— START Recorded data —

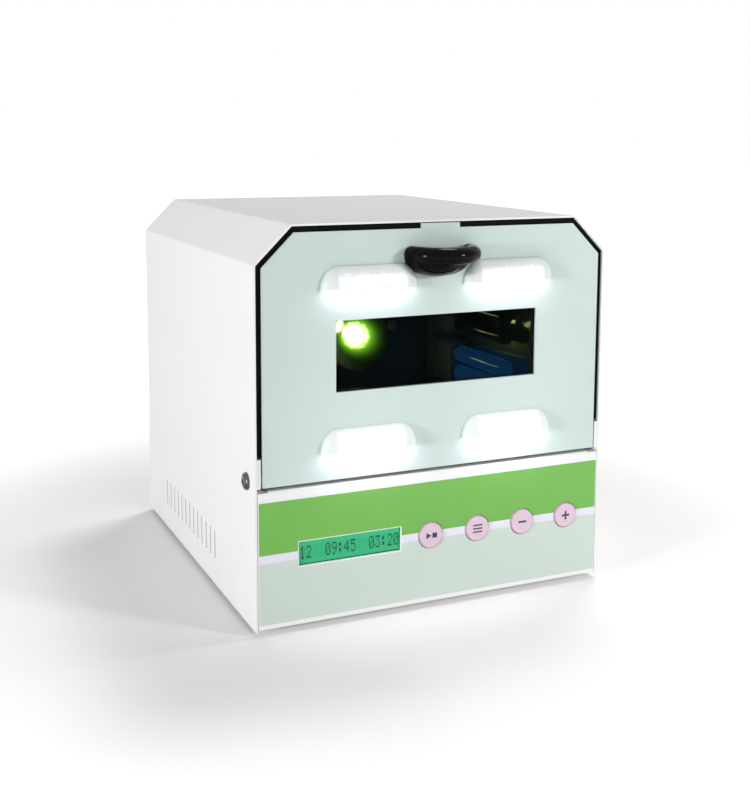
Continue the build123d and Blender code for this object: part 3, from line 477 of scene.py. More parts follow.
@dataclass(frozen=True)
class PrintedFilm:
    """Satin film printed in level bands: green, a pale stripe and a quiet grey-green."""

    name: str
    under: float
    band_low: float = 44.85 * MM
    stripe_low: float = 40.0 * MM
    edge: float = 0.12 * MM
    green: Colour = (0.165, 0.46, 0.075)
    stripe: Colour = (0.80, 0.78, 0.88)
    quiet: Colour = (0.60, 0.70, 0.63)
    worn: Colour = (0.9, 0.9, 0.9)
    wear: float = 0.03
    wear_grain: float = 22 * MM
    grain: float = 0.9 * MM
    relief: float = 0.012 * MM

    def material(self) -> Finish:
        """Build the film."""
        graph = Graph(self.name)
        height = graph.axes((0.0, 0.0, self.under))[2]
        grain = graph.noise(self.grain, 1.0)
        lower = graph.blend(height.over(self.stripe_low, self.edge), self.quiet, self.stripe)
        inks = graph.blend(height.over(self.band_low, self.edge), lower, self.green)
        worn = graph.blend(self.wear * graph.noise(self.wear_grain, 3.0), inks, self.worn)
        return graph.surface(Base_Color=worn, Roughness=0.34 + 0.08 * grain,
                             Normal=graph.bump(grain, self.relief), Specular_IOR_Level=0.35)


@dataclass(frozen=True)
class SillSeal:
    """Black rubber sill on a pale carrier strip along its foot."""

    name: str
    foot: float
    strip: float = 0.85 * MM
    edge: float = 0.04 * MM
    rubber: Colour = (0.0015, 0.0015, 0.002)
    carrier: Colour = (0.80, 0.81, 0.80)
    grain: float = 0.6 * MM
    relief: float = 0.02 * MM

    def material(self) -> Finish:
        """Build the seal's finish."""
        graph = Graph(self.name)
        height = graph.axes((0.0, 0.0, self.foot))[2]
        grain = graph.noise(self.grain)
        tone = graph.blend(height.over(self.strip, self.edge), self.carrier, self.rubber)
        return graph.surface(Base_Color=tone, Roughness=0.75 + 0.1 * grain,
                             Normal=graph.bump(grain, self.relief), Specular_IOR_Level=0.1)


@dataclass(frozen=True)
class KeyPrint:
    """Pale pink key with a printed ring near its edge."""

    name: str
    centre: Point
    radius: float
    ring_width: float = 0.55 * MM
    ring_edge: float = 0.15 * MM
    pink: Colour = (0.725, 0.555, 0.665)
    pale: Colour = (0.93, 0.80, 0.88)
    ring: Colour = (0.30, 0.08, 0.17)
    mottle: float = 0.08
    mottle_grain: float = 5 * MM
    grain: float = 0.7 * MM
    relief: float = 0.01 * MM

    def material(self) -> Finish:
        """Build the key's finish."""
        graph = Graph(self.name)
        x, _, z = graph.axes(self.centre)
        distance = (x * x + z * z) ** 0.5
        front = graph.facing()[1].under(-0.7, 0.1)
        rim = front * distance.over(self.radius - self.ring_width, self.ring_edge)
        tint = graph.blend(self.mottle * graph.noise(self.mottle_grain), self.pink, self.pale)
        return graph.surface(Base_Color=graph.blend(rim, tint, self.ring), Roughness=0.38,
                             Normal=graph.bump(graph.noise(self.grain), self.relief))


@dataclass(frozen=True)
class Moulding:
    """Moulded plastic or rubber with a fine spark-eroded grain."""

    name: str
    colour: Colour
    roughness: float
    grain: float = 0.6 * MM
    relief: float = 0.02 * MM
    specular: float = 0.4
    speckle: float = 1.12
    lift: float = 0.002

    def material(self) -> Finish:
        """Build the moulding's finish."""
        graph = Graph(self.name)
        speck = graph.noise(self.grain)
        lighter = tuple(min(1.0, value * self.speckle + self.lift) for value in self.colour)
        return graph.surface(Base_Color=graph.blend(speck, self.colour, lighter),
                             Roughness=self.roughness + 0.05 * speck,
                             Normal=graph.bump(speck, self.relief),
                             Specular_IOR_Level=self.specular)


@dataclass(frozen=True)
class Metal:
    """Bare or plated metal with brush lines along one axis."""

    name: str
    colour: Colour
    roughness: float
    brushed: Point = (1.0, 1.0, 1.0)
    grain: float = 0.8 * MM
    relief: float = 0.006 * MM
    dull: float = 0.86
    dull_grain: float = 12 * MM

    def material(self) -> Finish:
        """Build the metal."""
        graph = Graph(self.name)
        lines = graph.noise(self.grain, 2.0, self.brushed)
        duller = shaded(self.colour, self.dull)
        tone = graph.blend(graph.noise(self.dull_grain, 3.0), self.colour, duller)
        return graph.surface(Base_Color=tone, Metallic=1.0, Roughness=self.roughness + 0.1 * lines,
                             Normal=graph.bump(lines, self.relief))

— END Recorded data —

Brief:
Copy out the material above in its entirety. Every detail must match.

Complete response:
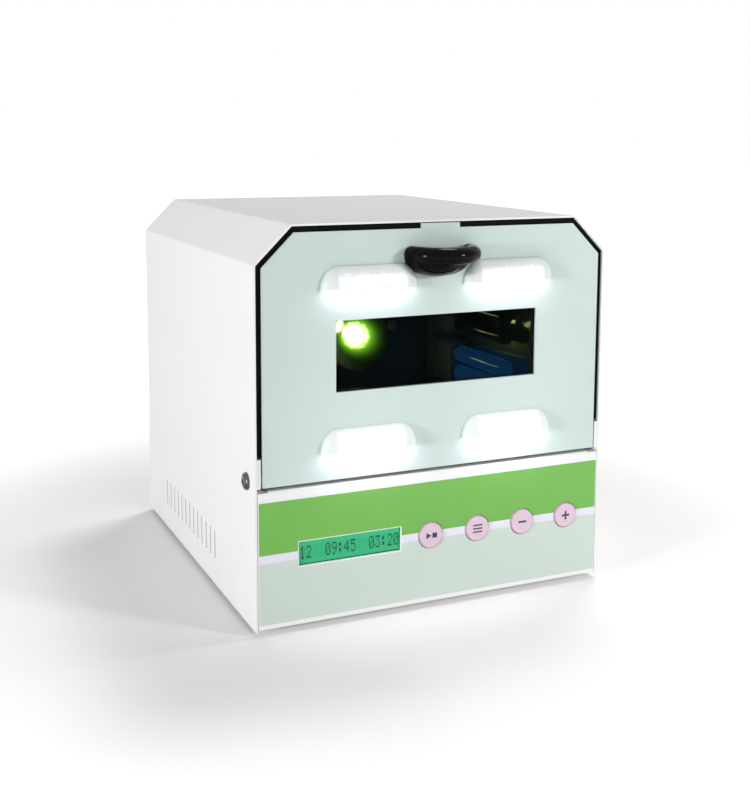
Continue the build123d and Blender code for this object: part 3, from line 477 of scene.py. More parts follow.
@dataclass(frozen=True)
class PrintedFilm:
    """Satin film printed in level bands: green, a pale stripe and a quiet grey-green."""

    name: str
    under: float
    band_low: float = 44.85 * MM
    stripe_low: float = 40.0 * MM
    edge: float = 0.12 * MM
    green: Colour = (0.165, 0.46, 0.075)
    stripe: Colour = (0.80, 0.78, 0.88)
    quiet: Colour = (0.60, 0.70, 0.63)
    worn: Colour = (0.9, 0.9, 0.9)
    wear: float = 0.03
    wear_grain: float = 22 * MM
    grain: float = 0.9 * MM
    relief: float = 0.012 * MM

    def material(self) -> Finish:
        """Build the film."""
        graph = Graph(self.name)
        height = graph.axes((0.0, 0.0, self.under))[2]
        grain = graph.noise(self.grain, 1.0)
        lower = graph.blend(height.over(self.stripe_low, self.edge), self.quiet, self.stripe)
        inks = graph.blend(height.over(self.band_low, self.edge), lower, self.green)
        worn = graph.blend(self.wear * graph.noise(self.wear_grain, 3.0), inks, self.worn)
        return graph.surface(Base_Color=worn, Roughness=0.34 + 0.08 * grain,
                             Normal=graph.bump(grain, self.relief), Specular_IOR_Level=0.35)


@dataclass(frozen=True)
class SillSeal:
    """Black rubber sill on a pale carrier strip along its foot."""

    name: str
    foot: float
    strip: float = 0.85 * MM
    edge: float = 0.04 * MM
    rubber: Colour = (0.0015, 0.0015, 0.002)
    carrier: Colour = (0.80, 0.81, 0.80)
    grain: float = 0.6 * MM
    relief: float = 0.02 * MM

    def material(self) -> Finish:
        """Build the seal's finish."""
        graph = Graph(self.name)
        height = graph.axes((0.0, 0.0, self.foot))[2]
        grain = graph.noise(self.grain)
        tone = graph.blend(height.over(self.strip, self.edge), self.carrier, self.rubber)
        return graph.surface(Base_Color=tone, Roughness=0.75 + 0.1 * grain,
                             Normal=graph.bump(grain, self.relief), Specular_IOR_Level=0.1)


@dataclass(frozen=True)
class KeyPrint:
    """Pale pink key with a printed ring near its edge."""

    name: str
    centre: Point
    radius: float
    ring_width: float = 0.55 * MM
    ring_edge: float = 0.15 * MM
    pink: Colour = (0.725, 0.555, 0.665)
    pale: Colour = (0.93, 0.80, 0.88)
    ring: Colour = (0.30, 0.08, 0.17)
    mottle: float = 0.08
    mottle_grain: float = 5 * MM
    grain: float = 0.7 * MM
    relief: float = 0.01 * MM

    def material(self) -> Finish:
        """Build the key's finish."""
        graph = Graph(self.name)
        x, _, z = graph.axes(self.centre)
        distance = (x * x + z * z) ** 0.5
        front = graph.facing()[1].under(-0.7, 0.1)
        rim = front * distance.over(self.radius - self.ring_width, self.ring_edge)
        tint = graph.blend(self.mottle * graph.noise(self.mottle_grain), self.pink, self.pale)
        return graph.surface(Base_Color=graph.blend(rim, tint, self.ring), Roughness=0.38,
                             Normal=graph.bump(graph.noise(self.grain), self.relief))


@dataclass(frozen=True)
class Moulding:
    """Moulded plastic or rubber with a fine spark-eroded grain."""

    name: str
    colour: Colour
    roughness: float
    grain: float = 0.6 * MM
    relief: float = 0.02 * MM
    specular: float = 0.4
    speckle: float = 1.12
    lift: float = 0.002

    def material(self) -> Finish:
        """Build the moulding's finish."""
        graph = Graph(self.name)
        speck = graph.noise(self.grain)
        lighter = tuple(min(1.0, value * self.speckle + self.lift) for value in self.colour)
        return graph.surface(Base_Color=graph.blend(speck, self.colour, lighter),
                             Roughness=self.roughness + 0.05 * speck,
                             Normal=graph.bump(speck, self.relief),
                             Specular_IOR_Level=self.specular)


@dataclass(frozen=True)
class Metal:
    """Bare or plated metal with brush lines along one axis."""

    name: str
    colour: Colour
    roughness: float
    brushed: Point = (1.0, 1.0, 1.0)
    grain: float = 0.8 * MM
    relief: float = 0.006 * MM
    dull: float = 0.86
    dull_grain: float = 12 * MM

    def material(self) -> Finish:
        """Build the metal."""
        graph = Graph(self.name)
        lines = graph.noise(self.grain, 2.0, self.brushed)
        duller = shaded(self.colour, self.dull)
        tone = graph.blend(graph.noise(self.dull_grain, 3.0), self.colour, duller)
        return graph.surface(Base_Color=tone, Metallic=1.0, Roughness=self.roughness + 0.1 * lines,
                             Normal=graph.bump(lines, self.relief))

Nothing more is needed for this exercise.